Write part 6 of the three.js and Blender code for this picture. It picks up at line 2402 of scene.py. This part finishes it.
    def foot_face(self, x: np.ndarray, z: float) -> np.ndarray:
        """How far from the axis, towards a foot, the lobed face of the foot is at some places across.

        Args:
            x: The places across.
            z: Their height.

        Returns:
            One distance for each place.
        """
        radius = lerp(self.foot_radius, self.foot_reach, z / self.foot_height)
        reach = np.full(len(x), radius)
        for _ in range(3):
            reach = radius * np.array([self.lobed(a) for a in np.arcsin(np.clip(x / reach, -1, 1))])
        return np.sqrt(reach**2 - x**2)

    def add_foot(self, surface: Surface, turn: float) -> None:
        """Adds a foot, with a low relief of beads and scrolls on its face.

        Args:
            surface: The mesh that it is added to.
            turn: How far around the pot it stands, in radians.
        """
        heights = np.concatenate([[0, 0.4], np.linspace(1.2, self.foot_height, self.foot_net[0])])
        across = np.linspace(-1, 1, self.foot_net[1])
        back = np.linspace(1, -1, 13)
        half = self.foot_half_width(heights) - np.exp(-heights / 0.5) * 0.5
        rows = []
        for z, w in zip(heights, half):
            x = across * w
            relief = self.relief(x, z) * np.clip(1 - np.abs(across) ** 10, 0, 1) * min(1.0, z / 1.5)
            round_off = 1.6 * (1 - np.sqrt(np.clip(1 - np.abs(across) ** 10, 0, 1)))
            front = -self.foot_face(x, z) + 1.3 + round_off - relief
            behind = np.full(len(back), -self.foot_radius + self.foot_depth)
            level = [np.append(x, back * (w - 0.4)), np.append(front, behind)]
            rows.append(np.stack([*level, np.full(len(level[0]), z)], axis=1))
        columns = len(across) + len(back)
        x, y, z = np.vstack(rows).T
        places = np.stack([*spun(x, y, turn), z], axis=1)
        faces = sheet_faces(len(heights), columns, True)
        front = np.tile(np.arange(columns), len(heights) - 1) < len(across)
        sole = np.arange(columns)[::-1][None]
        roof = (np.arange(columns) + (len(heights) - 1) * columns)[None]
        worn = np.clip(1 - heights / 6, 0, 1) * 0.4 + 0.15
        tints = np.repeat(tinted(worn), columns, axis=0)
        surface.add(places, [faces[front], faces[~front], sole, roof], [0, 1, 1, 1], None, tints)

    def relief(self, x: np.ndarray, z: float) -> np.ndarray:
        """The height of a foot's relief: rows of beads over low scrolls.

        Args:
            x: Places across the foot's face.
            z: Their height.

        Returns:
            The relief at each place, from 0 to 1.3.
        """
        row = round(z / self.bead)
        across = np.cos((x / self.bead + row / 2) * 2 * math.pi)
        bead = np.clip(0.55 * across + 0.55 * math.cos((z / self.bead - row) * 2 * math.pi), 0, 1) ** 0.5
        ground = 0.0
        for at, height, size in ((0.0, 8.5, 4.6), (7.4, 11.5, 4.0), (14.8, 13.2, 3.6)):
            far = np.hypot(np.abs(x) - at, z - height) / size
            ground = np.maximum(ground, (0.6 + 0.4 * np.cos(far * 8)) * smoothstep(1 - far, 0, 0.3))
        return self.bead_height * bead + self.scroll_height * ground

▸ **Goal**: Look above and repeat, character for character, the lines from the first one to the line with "on its face.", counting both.

▸ **Answer to the task**:
Write part 6 of the three.js and Blender code for this picture. It picks up at line 2402 of scene.py. This part finishes it.
    def foot_face(self, x: np.ndarray, z: float) -> np.ndarray:
        """How far from the axis, towards a foot, the lobed face of the foot is at some places across.

        Args:
            x: The places across.
            z: Their height.

        Returns:
            One distance for each place.
        """
        radius = lerp(self.foot_radius, self.foot_reach, z / self.foot_height)
        reach = np.full(len(x), radius)
        for _ in range(3):
            reach = radius * np.array([self.lobed(a) for a in np.arcsin(np.clip(x / reach, -1, 1))])
        return np.sqrt(reach**2 - x**2)

    def add_foot(self, surface: Surface, turn: float) -> None:
        """Adds a foot, with a low relief of beads and scrolls on its face.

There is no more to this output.